Electrum Network Topology
The Electrum network does not operate like a traditional peer-to-peer system. Instead, it forms a global collection of independent servers, each backed by a Bitcoin full node, providing data to lightweight clients. This page describes the structural characteristics of the network and the topology metrics measured by the Electrum Observatory.
1. Electrum Network Structure
Unlike Bitcoin Core nodes, which participate in a decentralized P2P mesh, Electrum clients follow a simpler client → serverrelationship. Servers are not required to talk to each other.
- Servers do not form a peer graph.
- Clients connect directly to a chosen server via TCP/SSL.
- Each server runs independently, without coordination.
- Server discovery relies on external lists and DNS seeds.
2. Server Components
An Electrum server is effectively a gateway to blockchain data, powered by a full Bitcoin node and a protocol-specific backend.
- A full Bitcoin node (Bitcoin Core)
- ElectrumX / Electrs / ElectrumServer implementation
- Network interface for TCP or SSL connections
3. Raw Server Metadata
Raw JSON output collected during active network scanning.
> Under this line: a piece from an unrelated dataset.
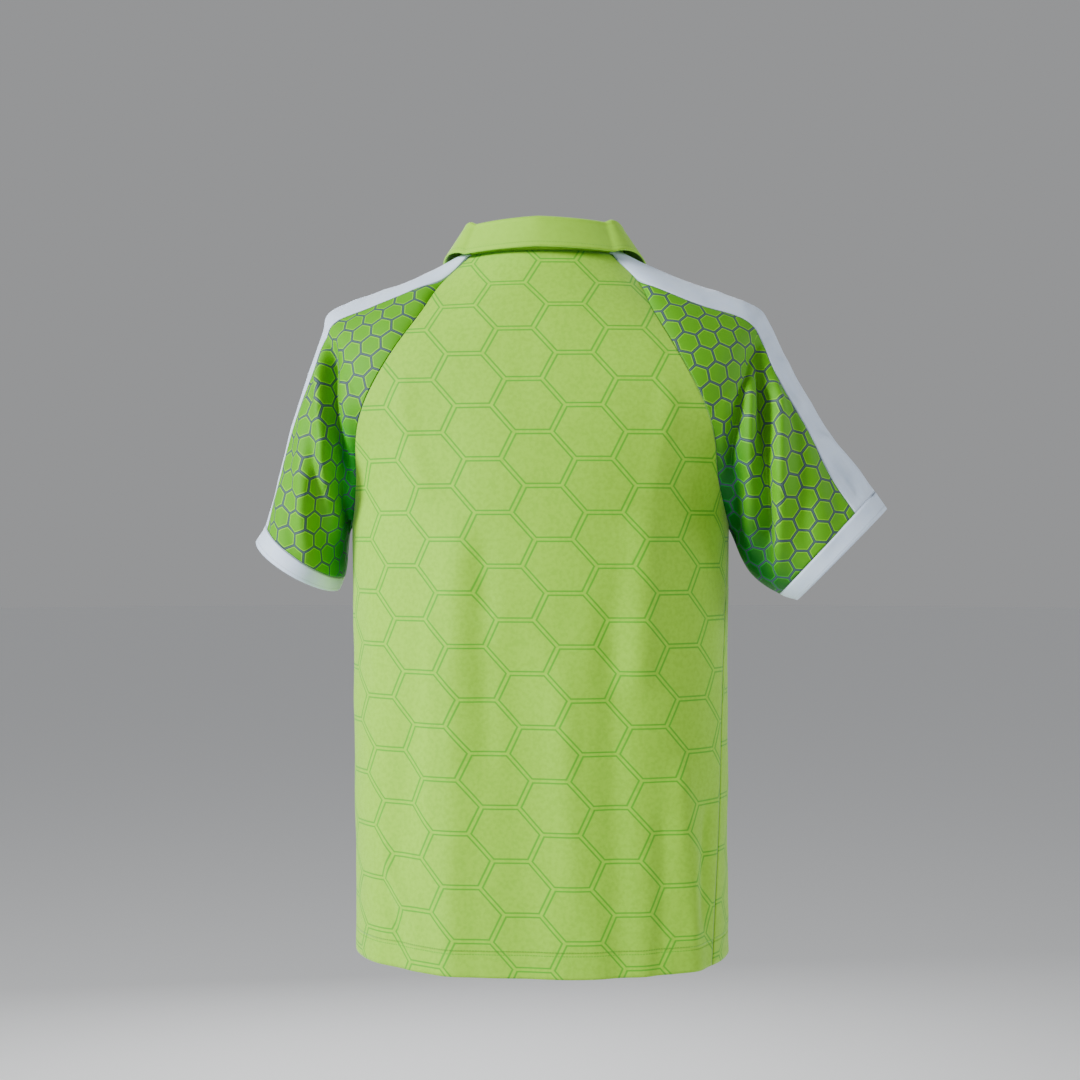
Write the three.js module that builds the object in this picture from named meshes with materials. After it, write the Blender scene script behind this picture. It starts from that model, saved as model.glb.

This includes IP reachability, banner strings, protocol negotiation, TLS fingerprints, and basic latency measurements.
Technique Used
- Asynchronous Electrum protocol handshake
- Direct TCP and SSL probing
- TLS certificate extraction (OpenSSL API)
- Response parsing for metadata fields

4. Public Topology Characteristics
Since servers do not connect to each other, the network resembles a large directory of independent endpoints rather than a distributed overlay network.
- No global peer-to-peer graph.
- Server lists act as discovery points.
- No built-in cryptographic trust model.
- Clients often remain attached to the same server for long periods.
- Anyone can deploy a server instantly — lowering the barrier for surveillance.
5. Topology Metrics Measured
The Electrum Observatory measures several dimensions of network structure to assess decentralization, operator diversity, and surveillance risks.
5.1 Server Count & Reachability
- Number of reachable TCP servers
- Number of reachable SSL servers
- Success/failure connection ratios


5.2 Geographic Distribution
- GeoIP country-level mapping
- City-level clustering (when available)
- ISP/ASN distribution

5.3 Infrastructure Concentration
- Fraction of nodes on cloud providers
- Grouping by hosting provider
- Clusters inferred from certificate reuse
5.4 Software Diversity
- ElectrumX version distribution
- Electrs version distribution
- Presence of modified or unknown implementations
5.5 Latency Graph
Latency patterns help infer geographic proximity, server clustering, and whether servers sit behind load balancers or monitoring layers.

6. Topology Risks
The structural properties of the Electrum network create meaningful privacy and security risks for end users.
- High concentration in major cloud providers.
- Minimal transparency about server operators.
- Lack of cryptographic authentication of server identity.
- No peer validation or DHT-based mitigation.
- Single-server compromise directly impacts connected clients.